[Python-Dev] Adding a Rational Type to Python

Guido van Rossum guido@digicool.com
Sun, 11 Mar 2001 18:55:03 -0500


Here's the third installment -- my response to Moshe's rational
numbers PEP.

I believe that a fourth PEP should be written as well: decimal
floating point.  Maybe Tim can draft this?

> PEP: XXX
> Title: Adding a Rational Type to Python
> Version: $Revision$
> Author: pep@zadka.site.co.il (Moshe Zadka)
> Status: Draft
> Python-Version: 2.2
> Type: Standards Track
> Created: 11-Mar-2001
> Post-History:
> 
> 
> Abstract
> 
>     Python has no number type whose semantics are that of a
>     unboundedly precise rational number.

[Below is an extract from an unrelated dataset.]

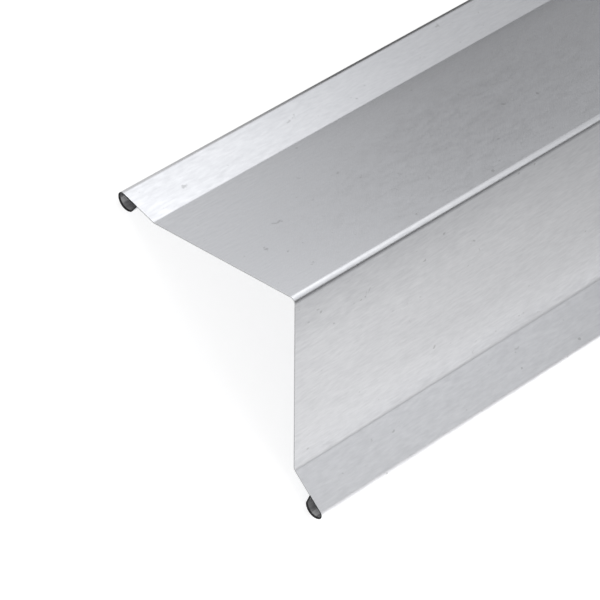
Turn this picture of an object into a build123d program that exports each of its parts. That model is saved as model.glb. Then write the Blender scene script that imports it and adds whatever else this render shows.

But one could easily be added to the standard library, and several
implementations exist, including one in the standard distribution:
Demo/classes/Rat.py.

>     This proposal explains the
>     semantics of such a type, and suggests builtin functions and
>     literals to support such a type. In addition, if division of
>     integers would return a non-integer, it could also return a
>     rational type.

It's kind of sneaky not to mention in the abstract that this should be
the default representation for numbers containing a decimal point,
replacing most use of floats!

> Rationale
> 
>     While sometimes slower and more memory intensive (in general,
>     unboundedly so) rational arithmetic captures more closely the
>     mathematical ideal of numbers, and tends to have behaviour which
>     is less surprising to newbies,

This PEP definitely needs a section of arguments Pro and Con.  For
Con, mention at least that rational arithmetic is much slower than
floating point, and can become *very* much slower when algorithms
aren't coded carefully.  Now, naively coded algorithms often don't
work well with floats either, but there is a lot of cultural knowledge
about defensive programming with floats, which is easily accessible to
newbies -- similar information about coding with rationals is much
less easily accessible, because no mainstream languages have used
rationals before.  (I suppose Common Lisp has rationals, since it has
everything, but I doubt that it uses them by default for numbers with
a decimal point.)

> RationalType
> 
>     This will be a numeric type. The unary operators will do the
>     obvious thing.  Binary operators will coerce integers and long
>     integers to rationals, and rationals to floats and complexes.
>
>     The following attributes will be supported: .numerator,
>     .denominator.  The language definition will not define other
>     then that
> 
>            r.denominator * r == r.numerator
> 
>     In particular, no guarantees are made regarding the GCD or the
>     sign of the denominator, even though in the proposed
>     implementation, the GCD is always 1 and the denominator is
>     always positive.
>
>     The method r.trim(max_denominator) will return the closest
>     rational s to r such that abs(s.denominator) <= max_denominator.
> 
> The rational() Builtin
> 
>     This function will have the signature rational(n, d=1). n and d
>     must both be integers, long integers or rationals. A guarantee
>     is made that
> 
>             rational(n, d) * d == n
> 
> Literals
> 
>     Literals conforming to the RE '\d*.\d*' will be rational numbers.
> 
> Backwards Compatability
> 
>     The only backwards compatible issue is the type of literals
>     mentioned above. The following migration is suggested:
> 
>     1. from __future__ import rational_literals will cause all such
>        literals to be treated as rational numbers.
>     2. Python 2.2 will have a warning, turned off by default, about
>        such literals in the absence of such an __future__. The
>        warning message will contain information about the __future__
>        statement, and that to get floating point literals, they
>        should be suffixed with "e0".
>     3. Python 2.3 will have the warning turned on by default. This
>        warning will stay in place for 24 months, at which time the
>        literals will be rationals and the warning will be removed.

There are also backwards compatibility issues at the C level.

Question: the time module's time() function currently returns a
float.  Should it return a rational instead?  This is a trick question.

> Copyright
> 
>     This document has been placed in the public domain.